→ DATA ENTRIES
───

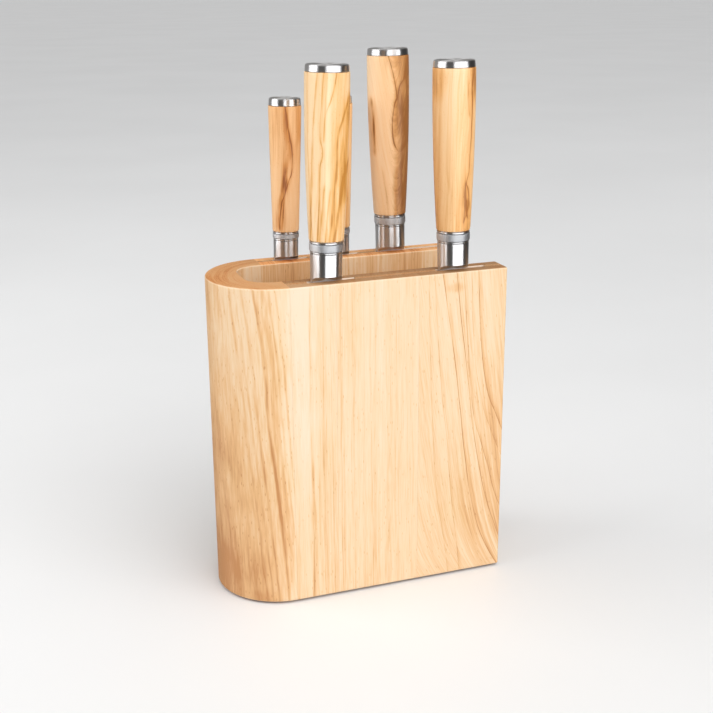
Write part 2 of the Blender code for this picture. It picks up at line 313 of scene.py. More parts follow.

───

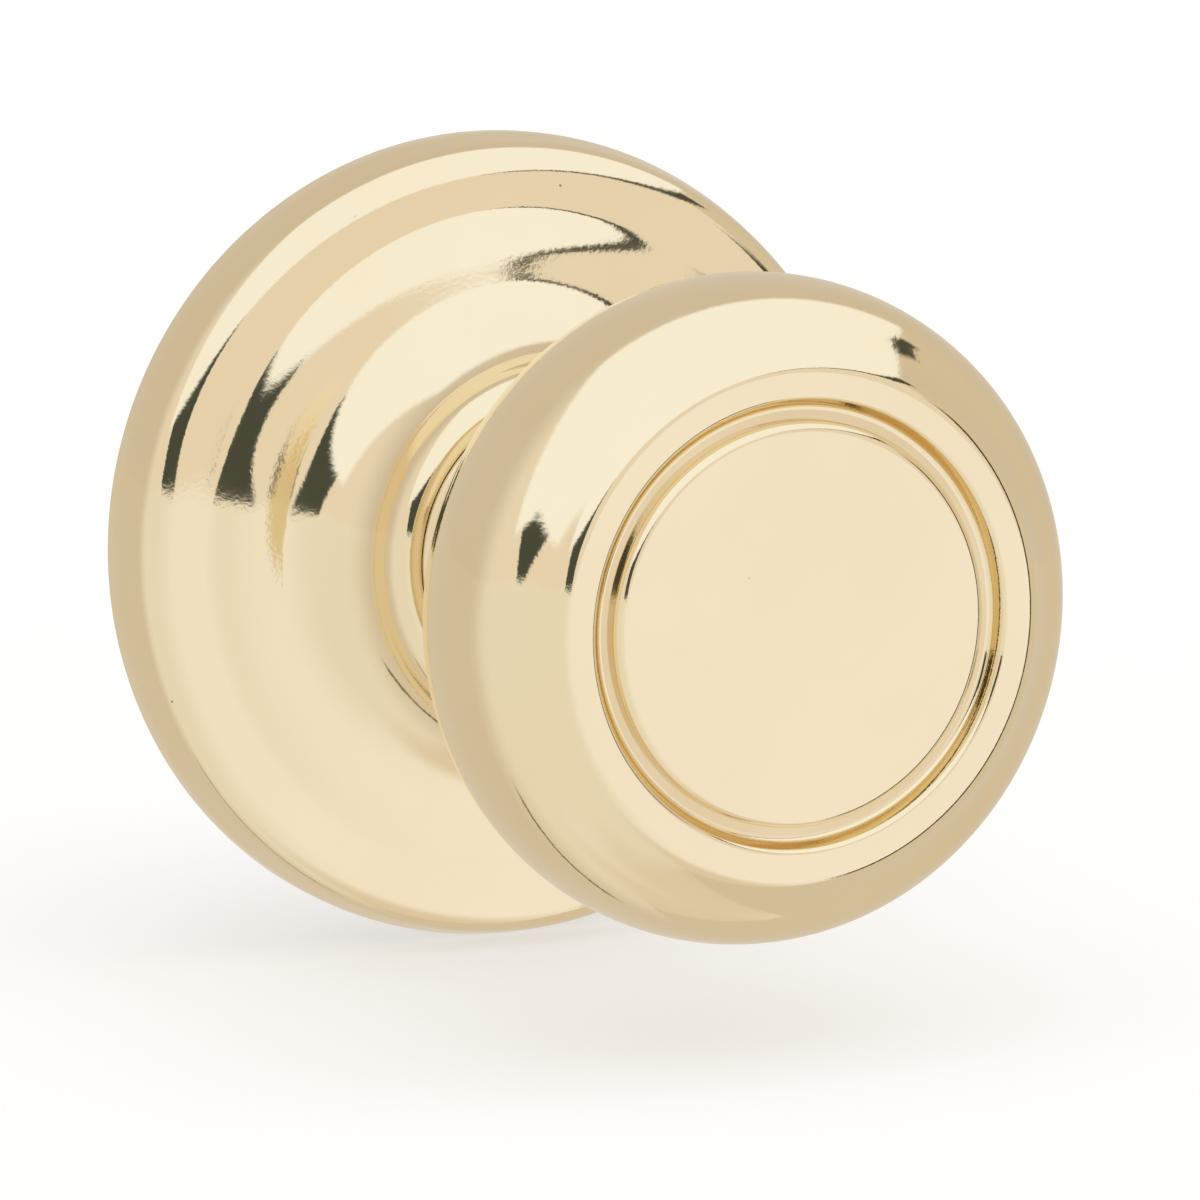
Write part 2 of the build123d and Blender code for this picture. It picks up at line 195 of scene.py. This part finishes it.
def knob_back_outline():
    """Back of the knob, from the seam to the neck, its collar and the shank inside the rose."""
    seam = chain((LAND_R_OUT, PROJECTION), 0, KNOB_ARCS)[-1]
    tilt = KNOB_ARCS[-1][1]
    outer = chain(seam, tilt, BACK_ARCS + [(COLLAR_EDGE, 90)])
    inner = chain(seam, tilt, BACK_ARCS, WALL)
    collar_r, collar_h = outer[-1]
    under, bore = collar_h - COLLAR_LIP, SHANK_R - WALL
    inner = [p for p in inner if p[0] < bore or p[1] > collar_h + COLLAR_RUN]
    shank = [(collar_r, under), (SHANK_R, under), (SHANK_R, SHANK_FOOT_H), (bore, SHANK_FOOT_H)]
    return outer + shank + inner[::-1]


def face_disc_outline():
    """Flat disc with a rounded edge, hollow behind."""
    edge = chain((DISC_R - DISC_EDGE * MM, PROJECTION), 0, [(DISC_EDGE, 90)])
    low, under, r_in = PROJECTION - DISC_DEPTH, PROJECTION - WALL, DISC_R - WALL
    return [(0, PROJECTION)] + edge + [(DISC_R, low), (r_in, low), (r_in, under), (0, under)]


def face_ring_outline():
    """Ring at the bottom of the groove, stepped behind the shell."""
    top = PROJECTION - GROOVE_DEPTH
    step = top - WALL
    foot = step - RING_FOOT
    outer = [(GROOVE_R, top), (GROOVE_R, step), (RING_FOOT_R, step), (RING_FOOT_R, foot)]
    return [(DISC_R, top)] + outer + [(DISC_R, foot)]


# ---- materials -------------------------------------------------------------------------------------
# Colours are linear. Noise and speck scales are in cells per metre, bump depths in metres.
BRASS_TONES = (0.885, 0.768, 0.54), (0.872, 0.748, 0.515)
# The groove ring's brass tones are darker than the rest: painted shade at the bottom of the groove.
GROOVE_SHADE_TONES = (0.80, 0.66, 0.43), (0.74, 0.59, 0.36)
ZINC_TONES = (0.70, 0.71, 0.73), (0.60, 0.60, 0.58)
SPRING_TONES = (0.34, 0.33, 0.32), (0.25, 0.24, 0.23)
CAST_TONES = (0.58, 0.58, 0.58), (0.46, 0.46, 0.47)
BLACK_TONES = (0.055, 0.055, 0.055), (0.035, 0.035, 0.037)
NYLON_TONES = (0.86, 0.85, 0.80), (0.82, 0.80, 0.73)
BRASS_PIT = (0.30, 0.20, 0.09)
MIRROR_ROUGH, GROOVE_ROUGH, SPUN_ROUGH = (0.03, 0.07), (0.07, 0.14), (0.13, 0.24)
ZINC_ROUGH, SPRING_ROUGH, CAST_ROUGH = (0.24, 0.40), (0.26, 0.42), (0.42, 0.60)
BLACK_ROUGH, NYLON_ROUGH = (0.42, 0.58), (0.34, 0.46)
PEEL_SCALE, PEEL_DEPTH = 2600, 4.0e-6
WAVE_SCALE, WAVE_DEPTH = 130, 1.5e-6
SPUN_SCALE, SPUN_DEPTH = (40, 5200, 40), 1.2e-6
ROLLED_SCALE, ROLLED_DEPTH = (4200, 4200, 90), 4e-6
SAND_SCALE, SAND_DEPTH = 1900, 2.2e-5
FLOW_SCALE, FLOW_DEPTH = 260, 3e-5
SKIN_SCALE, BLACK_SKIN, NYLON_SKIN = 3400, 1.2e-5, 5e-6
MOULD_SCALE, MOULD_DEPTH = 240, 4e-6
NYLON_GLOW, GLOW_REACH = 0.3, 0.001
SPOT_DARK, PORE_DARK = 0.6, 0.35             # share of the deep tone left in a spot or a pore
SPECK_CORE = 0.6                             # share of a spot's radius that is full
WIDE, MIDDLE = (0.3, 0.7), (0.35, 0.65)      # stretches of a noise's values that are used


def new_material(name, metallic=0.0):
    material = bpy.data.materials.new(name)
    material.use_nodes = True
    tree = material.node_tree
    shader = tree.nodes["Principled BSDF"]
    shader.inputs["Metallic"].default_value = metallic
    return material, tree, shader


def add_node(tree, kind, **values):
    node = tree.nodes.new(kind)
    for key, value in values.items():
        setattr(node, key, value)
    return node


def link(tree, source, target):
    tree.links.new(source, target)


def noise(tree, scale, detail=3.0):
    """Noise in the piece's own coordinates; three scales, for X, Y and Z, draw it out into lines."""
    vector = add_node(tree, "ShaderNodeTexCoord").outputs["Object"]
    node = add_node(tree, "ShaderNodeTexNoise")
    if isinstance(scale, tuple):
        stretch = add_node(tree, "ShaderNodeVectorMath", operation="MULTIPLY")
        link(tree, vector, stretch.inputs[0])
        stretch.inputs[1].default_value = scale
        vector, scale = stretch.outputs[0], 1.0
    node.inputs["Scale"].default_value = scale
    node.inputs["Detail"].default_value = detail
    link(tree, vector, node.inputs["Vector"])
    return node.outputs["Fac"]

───

→ WORK TO COMPLETE
Looking at the data above, how many lines hold the word "code"? Respond with the number alone.

→ FINISHED TASK
2